Aim 3.0.0 — The foundations for open-source & open-metadata ML platform

Gev Sogomonian
Oct 22, 2021 · 3 min read

The origins of Aim

In the fateful summer of 2020, our friend mahnerak was hitting the limits of Tensorboard and wasn’t going to send the training logs to a third-party cloud. He’s a researcher at a non-profit lab and just wanted to focus on his actual research but would spend hours on Tensorboard.

Gor and I started hacking on an open-source library to store metrics and hyperparameters. In a month, mahnerak was using Aim 1.0 to track, store, search and group his metrics.

By fall 2020, Aim 2.0 launched as a free, open-source and self-hosted alternative to Weights and Biases, Tensorboard and MLflow. To our surprise even r/MachineLearning loved it.

By spring 2021, mahnerak co-authoerd a paper WARP (code): Word-level Adverserial ReProgramming on his ACL-published work. At that point Aim users had contributed over 100 feature requests already.

A scale problem

But Aim’s power users — who often do 5K+ runs — were hitting issues.

After over 250 pull requests, 1.2K GitHub stars and 200 feature requests — live updates, image tracking, distribution tracking… — Aim 2.0 was hitting the limits of Aim 1.0’s design.

To support the future, we had to make changes to the foundation now.

Launching Aim 3.0.0

An additional 317 pull requests later, we are excited to launch Aim v3.0.0 !!!

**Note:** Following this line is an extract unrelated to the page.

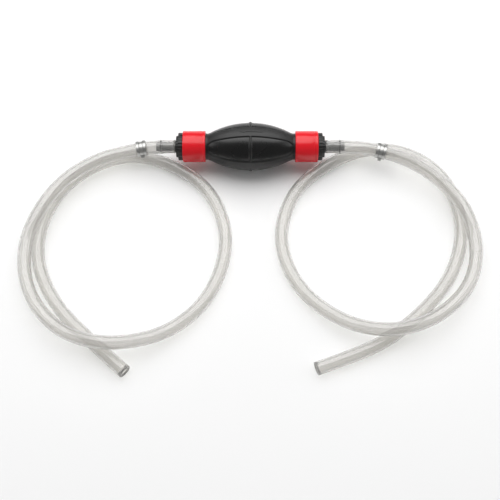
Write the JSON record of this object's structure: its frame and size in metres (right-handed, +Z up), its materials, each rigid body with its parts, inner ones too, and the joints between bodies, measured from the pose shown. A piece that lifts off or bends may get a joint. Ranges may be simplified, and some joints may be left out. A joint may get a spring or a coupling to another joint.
{
  "type": "hand siphon pump",
  "caption": "Hand-primed siphon: rubber squeeze bulb between red collars, check valves inside, barbed end fittings, and clear looped hoses with spring-band clips.",
  "frame": {"origin": "on the surface the siphon lies on, straight below the middle of the squeeze bulb", "axes": "+X along the bulb's axis towards the inlet hose, +Y away from the side where the hoses' loops lie, +Z up"},
  "size_m": [0.4487, 0.2562, 0.0486],
  "materials": {
    "bulb_rubber": "moulded, semi-gloss",
    "collar_plastic": "moulded, satin gloss",
    "fitting_plastic": "moulded, satin",
    "valve_plastic": "natural acetal, as moulded",
    "seal_rubber": "nitrile, matt",
    "spring_steel": "drawn stainless wire",
    "hose_pvc": "extruded clear flexible PVC",
    "clip_steel": "spring steel strip, dull zinc"
  },
  "bodies": {
    "root": {"squeeze_bulb": "bulb_rubber", "inlet_collar": "collar_plastic", "inlet_fitting": "fitting_plastic", "inlet_valve_seat": "valve_plastic", "inlet_valve_guide": "valve_plastic", "inlet_valve_spring": "spring_steel", "inlet_hose": "hose_pvc", "inlet_hose_end": "hose_pvc", "inlet_hose_clip": "clip_steel", "outlet_collar": "collar_plastic", "outlet_fitting": "fitting_plastic", "outlet_valve_seat": "valve_plastic", "outlet_valve_guide": "valve_plastic", "outlet_valve_spring": "spring_steel", "outlet_hose": "hose_pvc", "outlet_hose_end": "hose_pvc", "outlet_hose_clip": "clip_steel"},
    "upper_wall": {"bulb_upper_wall": "bulb_rubber"},
    "inlet_poppet": {"inlet_valve_poppet": "valve_plastic", "inlet_valve_seal": "seal_rubber"},
    "outlet_poppet": {"outlet_valve_poppet": "valve_plastic", "outlet_valve_seal": "seal_rubber"}
  },
  "joints": [
    {"name": "bulb_squeeze", "type": "slide", "parent": "root", "child": "upper_wall", "axis": [0, 0, -1], "range_m": [0, 0.0065], "stiffness_N_per_m": 1200},
    {"name": "inlet_valve_lift", "type": "slide", "parent": "root", "child": "inlet_poppet", "axis": [-1, 0, 0], "range_m": [0, 0.002], "stiffness_N_per_m": 60, "springref_m": -0.003, "deforming": ["inlet_valve_spring"]},
    {"name": "outlet_valve_lift", "type": "slide", "parent": "root", "child": "outlet_poppet", "axis": [-1, 0, 0], "range_m": [0, 0.002], "stiffness_N_per_m": 60, "springref_m": -0.003, "deforming": ["outlet_valve_spring"]}
  ],
  "couplings": [
    {"joint": "outlet_valve_lift", "follows": "bulb_squeeze", "ratio": 0.3}
  ]
}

Here are the most important changes:

  • Home page and run detail page
  • Runs, metrics and params explorers
  • Bookmarks and Tags

  • New and much more intuitive (but still quite vanilla) API to track your training runs
  • New and 10x faster embedded storage based on Rocksdb. It will allow us to store virtually any type of AI metadata (as opposed to AimRecords that was specifically designed for metrics and hyperparams)

Enjoy the changes!

Performance improvements

  • Average run query execution time on ~2000 runs: 0.784s.
  • Average metrics query execution time on ~2000 runs with 6000 metrics: 1.552s.
  • New UI works smooth with ~500 metrics displayed at the same time with full Aim table interactions (for comparison, v2 was performant with limitation for only 100 metrics).

Aim Roadmap

With this version we are also publishing the Aim roadmap for the next 3 months.

This is a living document and we hope that the community will help us shape it towards supporting the most important use-cases.

We are also inviting community contributors to help us get there faster!

Why are we building Aim?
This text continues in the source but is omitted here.